• _Available data_:
───
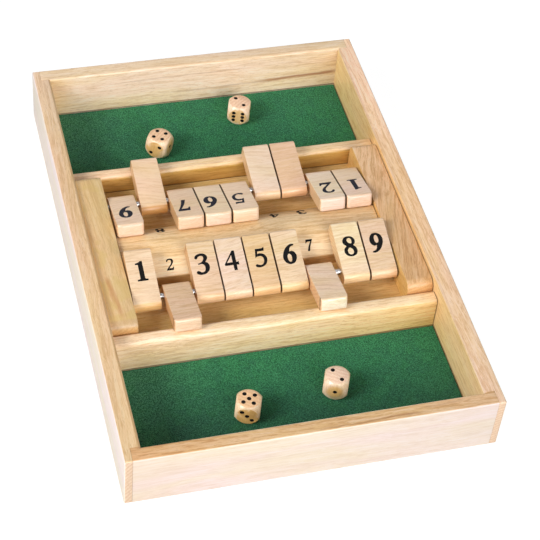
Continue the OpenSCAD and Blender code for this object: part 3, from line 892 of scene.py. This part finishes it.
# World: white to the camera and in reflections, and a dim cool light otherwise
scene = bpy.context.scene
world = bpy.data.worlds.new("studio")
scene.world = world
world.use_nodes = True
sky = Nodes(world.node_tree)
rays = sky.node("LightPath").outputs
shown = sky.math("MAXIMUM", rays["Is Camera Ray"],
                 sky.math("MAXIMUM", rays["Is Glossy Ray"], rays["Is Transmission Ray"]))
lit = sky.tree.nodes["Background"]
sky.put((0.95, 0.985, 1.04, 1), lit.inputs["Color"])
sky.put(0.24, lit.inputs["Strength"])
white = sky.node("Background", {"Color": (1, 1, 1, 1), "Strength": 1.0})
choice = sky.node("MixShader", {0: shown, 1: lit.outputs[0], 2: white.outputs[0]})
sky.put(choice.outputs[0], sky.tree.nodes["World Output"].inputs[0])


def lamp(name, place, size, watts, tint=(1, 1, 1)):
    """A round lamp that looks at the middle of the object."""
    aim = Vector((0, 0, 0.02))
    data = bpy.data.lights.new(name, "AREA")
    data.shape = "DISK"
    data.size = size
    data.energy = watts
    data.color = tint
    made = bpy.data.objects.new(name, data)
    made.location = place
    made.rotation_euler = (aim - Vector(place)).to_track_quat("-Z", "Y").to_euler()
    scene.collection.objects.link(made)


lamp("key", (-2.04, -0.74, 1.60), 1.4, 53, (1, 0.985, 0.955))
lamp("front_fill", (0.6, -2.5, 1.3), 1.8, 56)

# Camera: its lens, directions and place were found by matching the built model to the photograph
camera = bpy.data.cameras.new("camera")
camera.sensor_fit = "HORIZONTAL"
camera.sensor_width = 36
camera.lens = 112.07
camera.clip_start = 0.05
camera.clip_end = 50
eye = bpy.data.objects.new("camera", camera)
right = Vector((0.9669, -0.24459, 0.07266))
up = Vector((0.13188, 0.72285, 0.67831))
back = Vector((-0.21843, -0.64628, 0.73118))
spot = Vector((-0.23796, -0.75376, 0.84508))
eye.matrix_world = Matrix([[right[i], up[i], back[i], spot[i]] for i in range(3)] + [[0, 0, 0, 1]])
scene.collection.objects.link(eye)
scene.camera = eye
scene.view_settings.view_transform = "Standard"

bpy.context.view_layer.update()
───
Using the data above, output each line exactly.

• _Worked solution_:
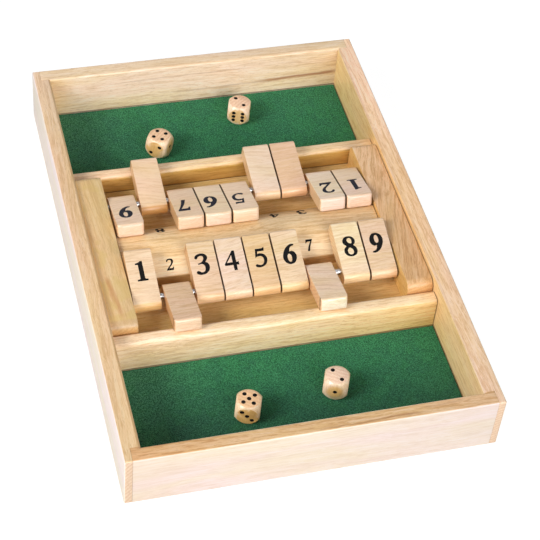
Continue the OpenSCAD and Blender code for this object: part 3, from line 892 of scene.py. This part finishes it.
# World: white to the camera and in reflections, and a dim cool light otherwise
scene = bpy.context.scene
world = bpy.data.worlds.new("studio")
scene.world = world
world.use_nodes = True
sky = Nodes(world.node_tree)
rays = sky.node("LightPath").outputs
shown = sky.math("MAXIMUM", rays["Is Camera Ray"],
                 sky.math("MAXIMUM", rays["Is Glossy Ray"], rays["Is Transmission Ray"]))
lit = sky.tree.nodes["Background"]
sky.put((0.95, 0.985, 1.04, 1), lit.inputs["Color"])
sky.put(0.24, lit.inputs["Strength"])
white = sky.node("Background", {"Color": (1, 1, 1, 1), "Strength": 1.0})
choice = sky.node("MixShader", {0: shown, 1: lit.outputs[0], 2: white.outputs[0]})
sky.put(choice.outputs[0], sky.tree.nodes["World Output"].inputs[0])


def lamp(name, place, size, watts, tint=(1, 1, 1)):
    """A round lamp that looks at the middle of the object."""
    aim = Vector((0, 0, 0.02))
    data = bpy.data.lights.new(name, "AREA")
    data.shape = "DISK"
    data.size = size
    data.energy = watts
    data.color = tint
    made = bpy.data.objects.new(name, data)
    made.location = place
    made.rotation_euler = (aim - Vector(place)).to_track_quat("-Z", "Y").to_euler()
    scene.collection.objects.link(made)


lamp("key", (-2.04, -0.74, 1.60), 1.4, 53, (1, 0.985, 0.955))
lamp("front_fill", (0.6, -2.5, 1.3), 1.8, 56)

# Camera: its lens, directions and place were found by matching the built model to the photograph
camera = bpy.data.cameras.new("camera")
camera.sensor_fit = "HORIZONTAL"
camera.sensor_width = 36
camera.lens = 112.07
camera.clip_start = 0.05
camera.clip_end = 50
eye = bpy.data.objects.new("camera", camera)
right = Vector((0.9669, -0.24459, 0.07266))
up = Vector((0.13188, 0.72285, 0.67831))
back = Vector((-0.21843, -0.64628, 0.73118))
spot = Vector((-0.23796, -0.75376, 0.84508))
eye.matrix_world = Matrix([[right[i], up[i], back[i], spot[i]] for i in range(3)] + [[0, 0, 0, 1]])
scene.collection.objects.link(eye)
scene.camera = eye
scene.view_settings.view_transform = "Standard"

bpy.context.view_layer.update()